The majority of this activity has been in out of town retail parks, the segment of the market that was perceived as being oversold and one of the more resilient to the rapidly changing retail environment.
Over the course of the last two weeks the market has been turned on its head, bringing to an abrupt end what many perceived as a potential recovery in the capital markets. There is considerable uncertainty across almost all of the retail subsectors as landlords and occupiers engage in intense negotiations to try and settle rental concessions ahead of the March quarter day – against the backdrop of increasingly absent consumers and as of last night enforced store closures. It is inevitable that the current events will bring about or bring forward further casualties that will put increased pressure on long suffering retail landlords.
We have seen a small number of transactions that were at a very advanced stage actually exchange following some renegotiation in the first week of March. Conversely a number of deals have fallen over and are unlikely to be resurrected. However for the majority of transactions where there are still willing purchasers we are now in a period of stagnation, with a freezing of activity as buyers watch the next few weeks and months play out against the backdrop of political intervention and increasing economic uncertainty.
Forecasting the fluctuations to short and medium term income streams with any degree of accuracy across shopping centres, high street units and retail parks has now become virtually impossible and until some stability and clarity resumes and stores generally reopen transactions are highly unlikely to proceed.
Lenders have naturally become increasingly uncomfortable to take on the heightened risk and therefore transactions requiring debt will not be moving forward in the short term. A number of buyers who have properties under offer still appear willing to advance their acquisition due diligence in the hope of being able to conclude transactions as soon as they feel comfortable to do so.
Looking forward over the coming weeks and months we do not anticipate any new sales being launched and therefore expect a relatively inactive Q2. Thereafter we envisage a gradual improvement both in terms of new sale launches and transactions concluding should there begin to be a return to some ‘normality’ and an improved predictability to income streams. We foresee transactions volumes being mooted and potentially down on 2019 unless some significant corporate activity and further pricing adjustment makes investment into retail seem very good value relative to other sectors. Clarity around subsector pricing and yield movement will only improve with an uptick in activity and we may have to wait until Q3 before this materialises.

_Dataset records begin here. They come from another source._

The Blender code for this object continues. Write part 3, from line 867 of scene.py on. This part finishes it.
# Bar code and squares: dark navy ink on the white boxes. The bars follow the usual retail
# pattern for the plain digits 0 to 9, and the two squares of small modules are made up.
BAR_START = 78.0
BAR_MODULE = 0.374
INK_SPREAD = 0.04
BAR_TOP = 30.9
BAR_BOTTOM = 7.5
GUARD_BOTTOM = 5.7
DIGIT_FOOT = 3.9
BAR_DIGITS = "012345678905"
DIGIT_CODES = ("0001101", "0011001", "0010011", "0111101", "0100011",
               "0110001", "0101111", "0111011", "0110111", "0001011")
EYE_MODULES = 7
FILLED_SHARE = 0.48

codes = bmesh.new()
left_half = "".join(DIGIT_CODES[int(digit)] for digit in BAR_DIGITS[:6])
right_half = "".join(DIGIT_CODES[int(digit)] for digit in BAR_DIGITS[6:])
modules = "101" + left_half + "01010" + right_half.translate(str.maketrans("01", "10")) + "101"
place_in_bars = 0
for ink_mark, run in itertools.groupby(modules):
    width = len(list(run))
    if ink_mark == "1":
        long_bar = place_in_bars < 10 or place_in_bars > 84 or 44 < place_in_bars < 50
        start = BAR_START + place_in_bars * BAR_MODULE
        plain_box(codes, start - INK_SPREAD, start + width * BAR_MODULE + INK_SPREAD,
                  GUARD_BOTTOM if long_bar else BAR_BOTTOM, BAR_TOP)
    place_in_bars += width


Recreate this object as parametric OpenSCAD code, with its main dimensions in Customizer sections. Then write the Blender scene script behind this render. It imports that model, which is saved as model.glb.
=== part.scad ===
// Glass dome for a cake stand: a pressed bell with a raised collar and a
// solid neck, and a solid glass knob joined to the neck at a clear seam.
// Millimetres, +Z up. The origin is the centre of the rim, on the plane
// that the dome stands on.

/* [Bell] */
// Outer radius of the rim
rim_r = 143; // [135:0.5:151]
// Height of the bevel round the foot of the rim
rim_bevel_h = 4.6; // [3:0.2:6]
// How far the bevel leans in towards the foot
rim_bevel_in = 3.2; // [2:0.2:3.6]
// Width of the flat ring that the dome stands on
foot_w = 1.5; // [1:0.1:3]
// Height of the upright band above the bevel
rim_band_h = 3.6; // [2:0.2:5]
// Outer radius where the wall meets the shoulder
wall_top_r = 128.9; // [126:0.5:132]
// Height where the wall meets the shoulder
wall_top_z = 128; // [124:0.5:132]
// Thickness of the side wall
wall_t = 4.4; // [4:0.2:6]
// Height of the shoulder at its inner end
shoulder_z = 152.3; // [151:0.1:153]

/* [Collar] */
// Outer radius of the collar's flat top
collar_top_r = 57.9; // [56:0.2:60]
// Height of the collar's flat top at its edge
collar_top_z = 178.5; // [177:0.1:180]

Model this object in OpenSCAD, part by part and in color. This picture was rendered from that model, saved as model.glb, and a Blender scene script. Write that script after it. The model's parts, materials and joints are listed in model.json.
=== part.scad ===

The positive news is that there are there are a number of longer foodstore indexed income transactions likely to conclude in the near future as they are seen as ‘safe haven’ investments and we are also experiencing strong interest in medium term redevelopment plays where genuinely well located real estate is involved. In addition we are aware of a number of DIY solus transactions that might proceed highlighting the relative income security and lease length on offer. The pricing in these specific areas has remained comparatively firm with very little, if no outward yield movement.